Troilus and Cressida (c. 1601–02) is the most experimental and puzzling of these three plays. Simply in terms of genre, it is virtually unclassifiable. It can hardly be a comedy, ending as it does in the deaths of Patroclus and Hector and the looming defeat of the Trojans. Nor is the ending normative in terms of romantic comedy: the lovers, Troilus and Cressida, are separated from one another and embittered by the failure of their relationship. The play is a history play in a sense, dealing as it does with the great Trojan War celebrated in Homer’s Iliad, and yet its purpose is hardly that of telling the story of the war. As a tragedy, it is perplexing in that the chief figures of the play (apart from Hector) do not die at the end, and the mood is one of desolation and even disgust rather than tragic catharsis.

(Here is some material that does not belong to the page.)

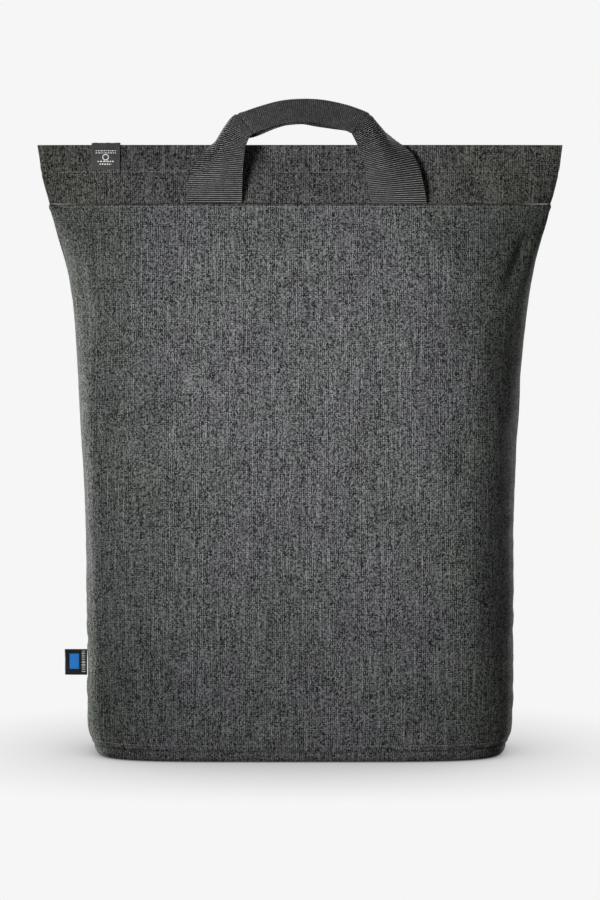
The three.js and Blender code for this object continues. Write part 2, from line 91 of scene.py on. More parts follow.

Perhaps the play should be thought of as a satire; the choric observations of Thersites and Pandarus serve throughout as a mordant commentary on the interconnectedness of war and lechery. With fitting ambiguity, the play was placed in the Folio of 1623 between the histories and the tragedies, in a category all by itself. Clearly, in these problem plays Shakespeare was opening up for himself a host of new problems in terms of genre and human sexuality.